The First Implementation of a Memtranstor Emulator and its Artificial Synaptic Plasticity Analysis

Memtranstor (MT) is proposed as a complement to the concept of memory element, which is conceived based on a direct correlation between magnetic flux φ and charge q. The electrical characteristics of MT is different from other memory elements, which enables MT to have more application scenarios. Thus, we design a floating MT emulator containing a constitutive DC control voltage vs to mimic a hardware MT. In this emulator, the inverse memtranstance (MT-1) can be directly measured and divided into two different states, namely, state 1: MT-1 is always positive or always negative, state 2: MT-1 is either positive or negative. We propose a control method of changing the direction and magnitude of the electric field of vs to achieve these two different states.

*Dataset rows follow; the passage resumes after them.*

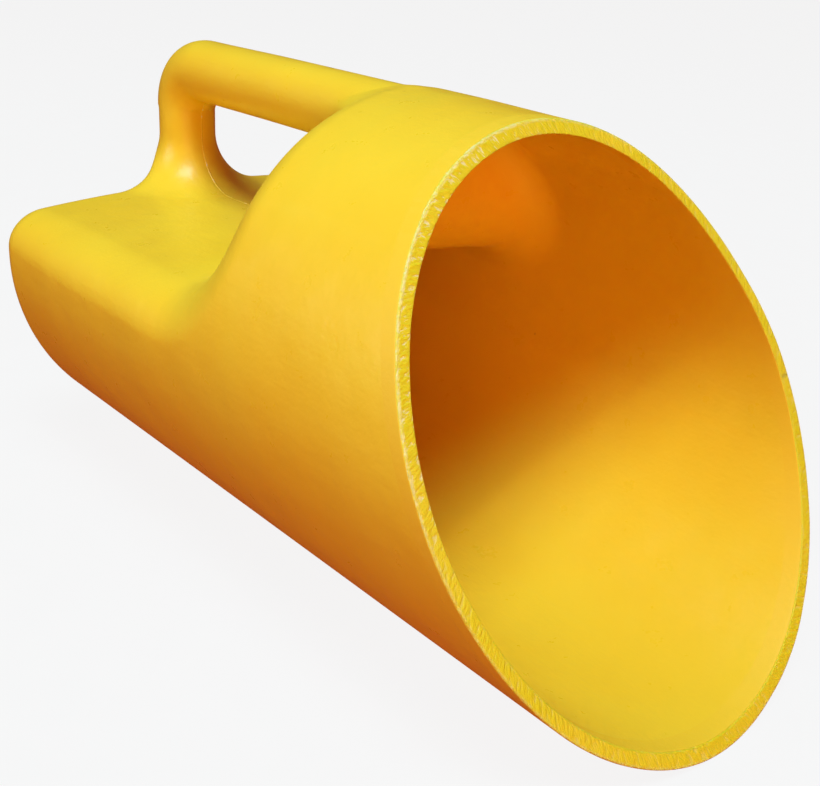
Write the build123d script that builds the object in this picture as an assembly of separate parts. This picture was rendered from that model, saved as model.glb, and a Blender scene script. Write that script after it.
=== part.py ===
from build123d import *

import math
import os

# One-piece blow-moulded feed scoop, in millimetres.
#
# A round barrel lies along X with its slanted mouth towards +X. Behind the shoulder the top of the
# barrel is cut down to a deck, and a hollow handle runs from the shoulder back to a post on the heel.
# The origin is on the resting line, half way between the heel face and the tip of the lower lip.
#
# The real scoop is a single moulding. It is written as regions that meet face to face on plane cuts,
# so that each region has its own name, finish and collision.

# Driving dimensions
BARREL_R = 65.0  # outside radius of the barrel
LENGTH = 243.0  # heel face to the tip of the lower lip
WALL = 3.4  # wall of the barrel, the heel and the handle
MOUTH_SLANT = 31.0  # degrees that the mouth plane leans back from upright
DECK_RISE = 17.5  # deck's ridge above the barrel's axis
DECK_LENGTH = 112.0  # heel face to the shoulder, along the middle
DECK_CROWN_R = 540.0  # crown of the deck, across the scoop
SHOULDER_CROWN_R = 300.0  # crown of the shoulder, seen from above
CUT_WALL = 5.6  # wall of the deck and the shoulder, which chill first against the mould and stay thick
HOLLOW_R = 20.0  # concave corner between the deck and the shoulder
EDGE_R = 12.0  # convex edges round the heel, the deck and the shoulder
BAR_R = 9.8  # outside radius of the handle's bar
POST_R = 9.2  # outside radius of the handle's post
BAR_PROUD = 0.8  # the bar's top stands this far above the barrel's top
POST_SETBACK = 9.8  # post's axis in front of the heel face
ELBOW_R = 13.0  # centre-line radius of the handle's elbow
FLARE_R = 18.0  # flare where the post meets the deck
LIP_DEPTH = 4.0  # depth of the knife-trimmed lip, square to the mouth

# Places worked out from them
AXIS_Z = BARREL_R
HEEL_X = -LENGTH / 2
LIP_RUN = BARREL_R * math.tan(math.radians(MOUTH_SLANT))
MOUTH_X = LENGTH / 2 - LIP_RUN
SHOULDER_X = HEEL_X + DECK_LENGTH
DECK_Z = AXIS_Z + DECK_RISE
BAR_Z = 2 * BARREL_R + BAR_PROUD - BAR_R
POST_X = HEEL_X + POST_SETBACK
FAR = 4 * BARREL_R  # reaches past the part in every direction
NEAR = 0.01  # close enough to be the same place

# Where the regions are cut
BARREL_CUT_X = SHOULDER_X + EDGE_R + 10
SHOULDER_CUT_X = SHOULDER_X - HOLLOW_R - 4
HEEL_CUT_X = HEEL_X + EDGE_R + 4
TROUGH_CUT_Z = DECK_Z - EDGE_R - 8
BAR_FRONT_X = SHOULDER_X - 0.5
BAR_REAR_X = POST_X + ELBOW_R
BAR_CUT_Z = BAR_Z - BAR_R - 1
ELBOW_CUT_Z = BAR_Z - ELBOW_R
POST_CUT_Z = DECK_Z + 0.5


def box(x=(-FAR, FAR), y=(-FAR, FAR), z=(-FAR, FAR)):
    """A box between two x, two y and two z values."""
    size = [high - low for low, high in (x, y, z)]
    middle = [(high + low) / 2 for low, high in (x, y, z)]
    return Pos(*middle) * Box(*size)


def cylinder_x(radius, x_from, x_to, z):
    """A rod along X."""
    return extrude(Plane.YZ.offset(x_from) * Pos(0, z) * Circle(radius), x_to - x_from)


def notch(inset):
    """The space above the crowned deck and behind the crowned shoulder, with a hollow corner."""
    front = SHOULDER_X + inset
    space = box(x=(-FAR, SHOULDER_X + BARREL_R / 2), z=(DECK_Z - BARREL_R / 2, FAR))
    space -= cylinder_x(DECK_CROWN_R - inset, -FAR, FAR, DECK_Z - DECK_CROWN_R)
    space -= Pos(front + SHOULDER_CROWN_R, 0, 0) * Cylinder(SHOULDER_CROWN_R, 2 * FAR)
    middle = Vector(front, 0, DECK_Z - inset)
    corner = min(space.edges(), key=lambda edge: (edge @ 0.5 - middle).length)
    return fillet(corner, HOLLOW_R + inset)


def on_skin(point, inset):
    """Whether a point lies on the barrel's round side or on its heel face."""
    on_side = abs(math.hypot(point.Y, point.Z - AXIS_Z) - BARREL_R + inset) < NEAR
    return on_side or abs(point.X - HEEL_X - inset) < NEAR


def body(inset, cut_inset):
    """The barrel with its deck and shoulder cut and every outside edge rounded."""
    solid = cylinder_x(BARREL_R - inset, HEEL_X + inset, FAR, AXIS_Z) - notch(cut_inset)
    rear = [edge for edge in solid.edges() if max(v.X for v in edge.vertices()) < BARREL_CUT_X]
    sharp = [edge for edge in rear if all(on_skin(edge @ t, inset) for t in (0, 0.3, 1))]
    return fillet(sharp, EDGE_R - inset)


def arm(inset):
    """The handle's bar, elbow and post as one solid rod, from inside the barrel down into the deck."""
    bar_r = BAR_R - inset
    bar = cylinder_x(bar_r, BAR_REAR_X, SHOULDER_X + EDGE_R, BAR_Z)
    quarter = Plane((BAR_REAR_X, 0, BAR_Z), x_dir=(0, 1, 0), z_dir=(-1, 0, 0))
    bend = revolve(quarter * Circle(bar_r), Axis((BAR_REAR_X, 0, ELBOW_CUT_Z), (0, -1, 0)), 90)
    foot = Plane.XY.offset(DECK_Z - EDGE_R) * Pos(POST_X, 0) * Circle(POST_R - inset)
    top = Plane.XY.offset(ELBOW_CUT_Z) * Pos(POST_X, 0) * Circle(bar_r)
    return bar + bend + loft([foot, top])


def flare(inset, cut_inset):
    """The trumpet-shaped foot of the post, narrowing to nothing at the heel face."""
    radius = POST_R - inset
    sweep = FLARE_R + inset
    ground = DECK_Z - cut_inset
    outline = Polyline((radius, ground + sweep), (0, ground + sweep), (0, ground - EDGE_R))
    outline += Polyline((0, ground - EDGE_R), (radius + sweep, ground - EDGE_R), (radius + sweep, ground))
    outline += RadiusArc((radius + sweep, ground), (radius, ground + sweep), sweep)
    trumpet = Pos(POST_X, 0, 0) * revolve(Plane.XZ * make_face(outline), Axis.Z)
    reach = POST_R + FLARE_R
    return trumpet & Pos(HEEL_X + reach, 0, 0) * Cylinder(reach - inset, FAR)


def filled(inset, cut_inset):
    """The moulding's shape as if it were solid, set in from the outside by the wall."""
    return body(inset, cut_inset) + arm(inset) + flare(inset, cut_inset)


def beyond_mouth(setback):
    """Everything in front of the slanted mouth plane, or of a parallel plane behind it."""
    tilt = Pos(MOUTH_X, 0, AXIS_Z) * Rot(0, -MOUTH_SLANT, 0)
    return tilt * Pos(FAR - setback, 0, 0) * Box(2 * FAR, 2 * FAR, 4 * FAR)


def regions():
    """The hollow moulding, cut into named regions that meet face to face."""
    shell = filled(0, 0) - filled(WALL, CUT_WALL) - beyond_mouth(0)
    behind_lip = shell - beyond_mouth(LIP_DEPTH)
    shoulder = box(x=(SHOULDER_CUT_X, BARREL_CUT_X), z=(TROUGH_CUT_Z, FAR))
    bar = box(x=(BAR_REAR_X, BAR_FRONT_X), z=(BAR_CUT_Z, FAR))
    return {
        "mouth_lip": shell & beyond_mouth(LIP_DEPTH),
        "barrel": behind_lip & box(x=(BARREL_CUT_X, FAR)),
        "shoulder": (behind_lip & shoulder) - bar,
        "trough": shell & box(x=(HEEL_CUT_X, BARREL_CUT_X), z=(-FAR, TROUGH_CUT_Z)),
        "deck": shell & box(x=(HEEL_CUT_X, SHOULDER_CUT_X), z=(TROUGH_CUT_Z, POST_CUT_Z)),
        "heel": shell & box(x=(-FAR, HEEL_CUT_X), z=(-FAR, POST_CUT_Z)),
        "handle_bar": shell & bar,
        "handle_elbow": shell & box(x=(-FAR, BAR_REAR_X), z=(ELBOW_CUT_Z, FAR)),
        "handle_post": shell & box(x=(-FAR, SHOULDER_CUT_X), z=(POST_CUT_Z, ELBOW_CUT_Z)),
    }


os.makedirs("parts", exist_ok=True)
for name, solid in regions().items():
    export_step(solid, f"parts/{name}.step")
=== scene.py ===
import math

import bpy
import numpy as np
from mathutils import Matrix, Vector


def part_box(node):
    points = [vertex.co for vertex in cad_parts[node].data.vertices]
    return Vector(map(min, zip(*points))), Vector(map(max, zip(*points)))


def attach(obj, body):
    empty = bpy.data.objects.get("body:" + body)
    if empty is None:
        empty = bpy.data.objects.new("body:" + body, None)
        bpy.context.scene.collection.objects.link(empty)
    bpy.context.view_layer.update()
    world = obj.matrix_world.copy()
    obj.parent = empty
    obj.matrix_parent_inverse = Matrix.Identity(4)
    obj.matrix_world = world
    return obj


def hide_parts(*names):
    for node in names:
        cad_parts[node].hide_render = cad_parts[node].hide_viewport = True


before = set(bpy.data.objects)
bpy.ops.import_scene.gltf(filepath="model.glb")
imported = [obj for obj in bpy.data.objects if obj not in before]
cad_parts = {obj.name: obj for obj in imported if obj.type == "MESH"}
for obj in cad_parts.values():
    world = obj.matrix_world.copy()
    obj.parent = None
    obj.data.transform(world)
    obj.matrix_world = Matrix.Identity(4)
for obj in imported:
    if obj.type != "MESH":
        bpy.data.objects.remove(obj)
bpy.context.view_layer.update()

# Feed scoop, in metres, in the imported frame: +X towards the mouth, +Z up, resting on z = 0.
MM = 0.001

# Sizes read from the frame
BARREL_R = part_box("barrel")[1].y
HEEL_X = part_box("heel")[0].x
TIP_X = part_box("mouth_lip")[1].x
BARREL_CUT_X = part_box("barrel")[0].x
SHOULDER_CUT_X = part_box("shoulder")[0].x
HEEL_CUT_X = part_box("heel")[1].x
TROUGH_CUT_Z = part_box("trough")[1].z
POST_CUT_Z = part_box("handle_post")[0].z
ELBOW_CUT_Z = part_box("handle_post")[1].z
BAR_REAR_X, BAR_FRONT_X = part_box("handle_bar")[0].x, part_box("handle_bar")[1].x
BAR_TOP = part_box("handle_bar")[1].z
BAR_CUT_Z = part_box("handle_bar")[0].z

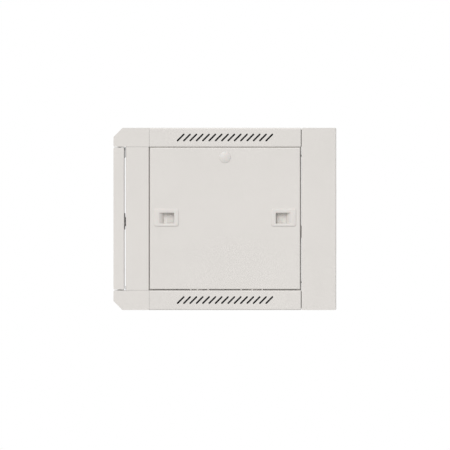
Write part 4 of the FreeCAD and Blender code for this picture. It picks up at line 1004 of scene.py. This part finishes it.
# The view of the right side: its middle, its width, and how far it is turned and dipped.
VIEW_Y = -0.2245
VIEW_Z = -0.0121
VIEW_WIDTH = 0.9098
VIEW_TURN = math.radians(0.045)
VIEW_DIP = math.radians(0.04)
# How far the camera stands from the cabinet's side, and how far it sees.
STAND_OFF = 3.0
FARTHEST = 60

side_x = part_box("top_cover")[1].x
camera_data = bpy.data.cameras.new("camera")
camera_data.type = "ORTHO"
camera_data.ortho_scale = VIEW_WIDTH
camera_data.clip_end = FARTHEST
camera = bpy.data.objects.new("camera", camera_data)
sight = Vector((-1, -math.tan(VIEW_TURN), -math.tan(VIEW_DIP)))
camera.location = Vector((side_x, VIEW_Y, VIEW_Z)) - STAND_OFF * sight
camera.rotation_euler = sight.to_track_quat("-Z", "Y").to_euler()
bpy.context.scene.collection.objects.link(camera)
bpy.context.scene.camera = camera


def soft_sun(name, toward, spread, strength):
    """A distant soft light: the direction towards it, its spread in degrees and its strength."""
    data = bpy.data.lights.new(name, "SUN")
    data.angle = math.radians(spread)
    data.energy = strength
    light = bpy.data.objects.new(name, data)
    light.rotation_euler = Vector(toward).to_track_quat("Z", "Y").to_euler()
    bpy.context.scene.collection.objects.link(light)


soft_sun("key_light", toward=(0.78, -0.26, 0.54), spread=34, strength=1.635)
soft_sun("fill_light", toward=(-0.55, -0.65, 0.5), spread=60, strength=0.85)
soft_sun("back_light", toward=(-0.3, 0.8, 0.55), spread=60, strength=0.7)

# The world's glow grows from low to high between two sines of the height. The camera itself
# sees plain white.
GLOW_LOW, GLOW_HIGH = 0.19, 0.62
GLOW_FROM, GLOW_TO = -0.3, 0.6
SEEN_GLOW = 1.0

world = bpy.data.worlds.new("world")
bpy.context.scene.world = world
world.use_nodes = True
sky = world.node_tree
background = sky.nodes["Background"]
background.inputs["Color"].default_value = (1, 1, 1, 1)
direction = add(sky, "ShaderNodeTexCoord").outputs["Generated"]
height = add(sky, "ShaderNodeSeparateXYZ", Vector=direction).outputs["Z"]
glow = ranged(sky, height, GLOW_LOW, GLOW_HIGH, GLOW_FROM, GLOW_TO)
seen = add(sky, "ShaderNodeLightPath").outputs["Is Camera Ray"]
shown = add(sky, "ShaderNodeMix", Factor=seen, A=glow, B=SEEN_GLOW)
sky.links.new(shown.outputs["Result"], background.inputs["Strength"])

FLOOR_Z = -0.75
FLOOR_HALF = 12.0
FLOOR_DARK = (0.55, 0.55, 0.55)
FLOOR_LIGHT = (0.58, 0.58, 0.575)
FLOOR_ROUGHNESS = 0.7

floor_corners = [
    (FLOOR_HALF * x, FLOOR_HALF * y, FLOOR_Z) for x, y in ((-1, -1), (1, -1), (1, 1), (-1, 1))
]
floor_mesh = bpy.data.meshes.new("floor")
floor_mesh.from_pydata(floor_corners, [], [(0, 1, 2, 3)])
floor = bpy.data.objects.new("floor", floor_mesh)
bpy.context.scene.collection.objects.link(floor)
floor_material, floor_tree, floor_shader = new_material("pale_floor")
floor_clouds = ranged(floor_tree, noise(floor_tree, per_metre=3, detail=3), 0, 1)
floor_tone = blend(floor_tree, floor_clouds, FLOOR_DARK, FLOOR_LIGHT)
floor_tree.links.new(floor_tone, floor_shader.inputs["Base Color"])
floor_shader.inputs["Roughness"].default_value = FLOOR_ROUGHNESS
floor_mesh.materials.append(floor_material)

bpy.context.scene.view_settings.view_transform = "Standard"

For the proposed MT emulator, we also analyze typical nonlinear characteristics of pinched hysteresis loops (PHLs) and the variation of MT-1 under different vs and sinusoidal excitation frequencies. The correctness and feasibility of the emulator have been systematically validated through theoretical analysis, PSpice simulation, and hardware experiments. To further demonstrate the potential application of MT, we verify artificial synaptic plasticity of the MT emulator by experiments. The experiments results show that MT emulator can resemble long-term potentiation and long-term depression. The proposed MT emulator has a certain reference value for future research of MT-based nonlinear dynamics and can facilitate MT-based application research.